The Vantage is definitely Aston fast. The engine produces plenty of low-down grunt, but it really impresses when extended. There’s lots of drama on the way to the 7000rpm redline, with the Vantage pulling increasingly strongly over the last couple of thousand revs – the area in which most modern turbocharged units start to feel tight.
The marriage with the eight-speed ZF automatic gearbox, which AMG doesn’t use, is a particularly happy one as well. It's refined under gentle use but swaps cogs practically as fast as a twin-clutcher under manual control or with the powertrain in its more aggressive Sport Plus and Track modes.
The Vantage is firmer and louder than the DB11, thanks to both chunkier chassis settings – the adaptive dampers lack a Comfort mode, with Sport their base setting – and a rear subframe that's mounted directly to the body without any insulating bushes, improving rigidity at the expense of refinement. It’s certainly not crude, but there's a fair amount of road noise evident beneath the exhaust note. Still, the car tracks impressively straight and accurately at higher speeds.
Onto twistier roads and the steering starts to really impress. The Vantage’s rack and its ratio are identical to that of the DB11, but the car's shorter wheelbase increases the effective ratio, making responses feel much keener. There’s plenty of front-end bite, even in the damp conditions we drove the car in, with corners giving the electronically controlled differential a chance to prove how clever it is.
The device can produce a huge 1845lb ft of locking torque almost instantly, but, unlike a conventional limited slip differential, can also fully disengage when not required.
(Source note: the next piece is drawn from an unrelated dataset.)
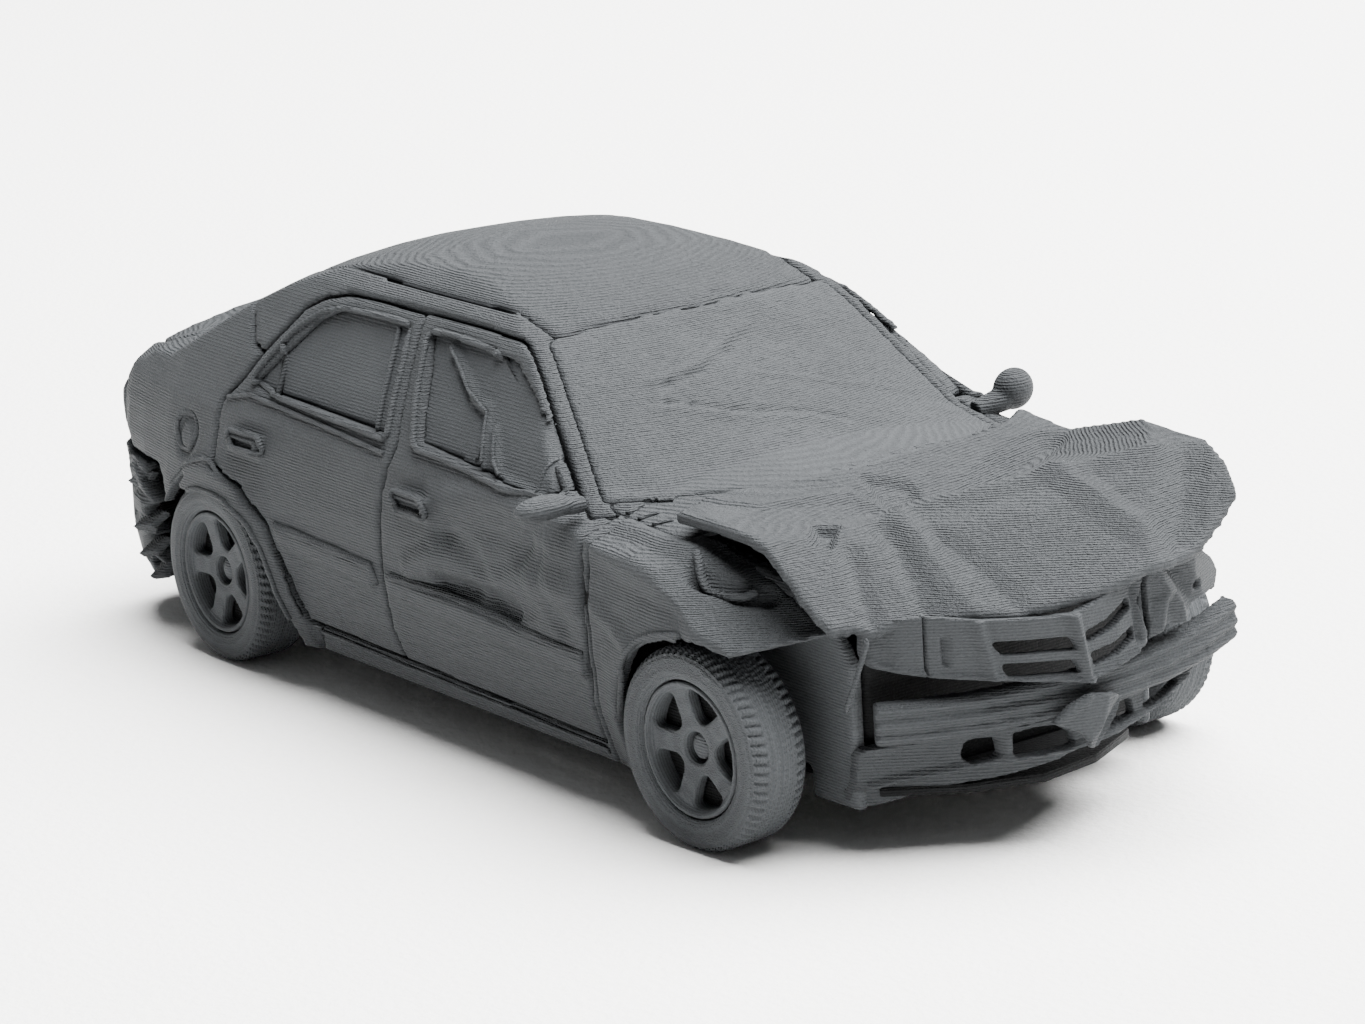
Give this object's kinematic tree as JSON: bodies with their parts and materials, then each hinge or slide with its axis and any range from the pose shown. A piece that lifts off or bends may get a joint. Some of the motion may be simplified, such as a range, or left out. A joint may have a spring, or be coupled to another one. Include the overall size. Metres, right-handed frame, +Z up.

The result is outstanding traction, with the addition of some torque vectoring to sharpen responses yet none of the low-speed understeer that sticky mechanical lockers usually engender.
The engine has more than enough low-down torque to keep things interesting, especially with the stability control switched to its more permissive mode or full de-energised. But even when the Vantage is sliding, it never feels wayward or excessively lairy. Drivers are going to have a huge amount of fun in this car.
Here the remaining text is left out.